Available evidence from Site 1277, as summarized in Figure F14, is limited, and thus several different tectonic models need to be considered. These models should also take account of evidence from the Iberia-Galicia margin and the Alps-Apennines. Debatable aspects include the source of the serpentinized peridotite and related gabbroic intrusive rocks; the setting of formation of the mylonitic fabrics and ductile-type deformation within both the basement serpentinized peridotite (Unit 2) and the clasts in the overlying sediments (Unit 1); the setting of basaltic volcanism and its magmatic source; and the later history of brittle deformation, fracturing, veining and hydrothermal alteration, and uplift of the peridotite ridge.
The serpentinized spinel harzburgite is chemically highly depleted and can be considered to resemble depleted mantle-type sequences of suprasubduction-type ophiolites (Müntener and Manatschal, 2006). One possibility is that the harzburgite records the lower part of an ophiolite that was emplaced during Paleozoic closure of the Iapetus Ocean, similar to the Ordovician Bay of Islands ophiolite (Newfoundland), or the Troodos ophiolite (Cyprus). In the southwest Pacific region, the Neogene–Holocene Woodlark Rift dissected a regionally emplaced meta-ophiolite, as confirmed by the presence of ophiolite-derived clastic debris on the footwall of the rift, drilled during ODP Leg 180 (Taylor, Huchon, Klaus, et al., 2000; Robertson et al., 2001). If the Site 1277 ultramafic rocks represent part of an unmetamorphosed ophiolite they would have been preserved at a high structural level, and thus no deep exhumation of mantle would be needed to exhume them during rifting of the Newfoundland margin. However, an origin solely as an emplaced ophiolite is unlikely in view of the width and length of the inferred zone of exhumed sub-continental mantle lithosphere on both sides of the Atlantic (as wide as 150–180 km wide) and the absence of recovery of any higher-level ophiolitic rocks (e.g., diabase).
A second possibility is that the serpentinized spinel harzburgite formed at an "unusual" seafloor spreading center. In such an interpretation it would, however, be necessary to explain why the ultramafic rocks at Site 1277 are so depleted and how these rocks were exhumed. One possibility to explain the depletion is that seawater gained access to the mantle from above, allowing hydrous melting and thus producing unusually depleted magmas. It is generally believed, however, that the chemical depletion of ophiolitic mantle harzburgite can only be explained by the introduction of water from below related to subduction (e.g., Pearce et al., 1984). In a seafloor spreading model the ultramafic rocks might have been exhumed as a result of slow spreading, creating exhumation structures similar to the megamullions of the Mid-Atlantic Ridge (Tucholke et al., 1998).
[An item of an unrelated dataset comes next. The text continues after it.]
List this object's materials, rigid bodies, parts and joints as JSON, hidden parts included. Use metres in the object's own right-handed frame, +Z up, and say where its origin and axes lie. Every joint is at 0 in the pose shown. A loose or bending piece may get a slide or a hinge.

In this interpretation, no crustal sequence (e.g., diabase/basalt) need have existed locally above the ultramafic rocks; however, large volumes of basalts would still be expected related to regional seafloor spreading, and these do not occur at Site 1277.
A third alternative, favored here, is that the recovered serpentinite represents mantle that is now chemically depleted because it experienced melt extraction in a subduction-related hydrous setting at some earlier time (i.e., prior to North Atlantic rifting) (Müntener and Manatschal, 2006). The likely setting would be subduction related to closure of the Iapetus or Rheic oceans during the Ordovician to Permian.
In this third interpretation, it is necessary to explain why the Iberia margin ultramafic rocks do not show a similar depletion. One possibility is simply that the Iberia source mantle was located far from the inferred subduction zone, for example mantle that was exhumed from beneath the edge of the African (Gondwana) craton. Another possibility is that the Iberia mantle was depleted like that at Site 1277, related to melt extraction in a subduction setting, and that the mantle was then "refertilized" at a later stage, either prior to or during Atlantic rifting. There is little evidence, however, to support this possibility at present.
In summary, an origin as subcrustal mantle that was affected by a prior subduction event is inferred. This implies that continental crust originally existed above the mantle at Site 1277 but was removed by extensional faulting. The mid-ocean-ridge–type basalts were presumably extracted from less depleted mantle that is in the vicinity of Site 1277 but has not been sampled.
Several alternatives can be considered for the inferred high-temperature ductile deformation and cataclasis within the peridotite basement (Unit 2) and also within many of the clasts in the overlying the mass flows (Unit 1).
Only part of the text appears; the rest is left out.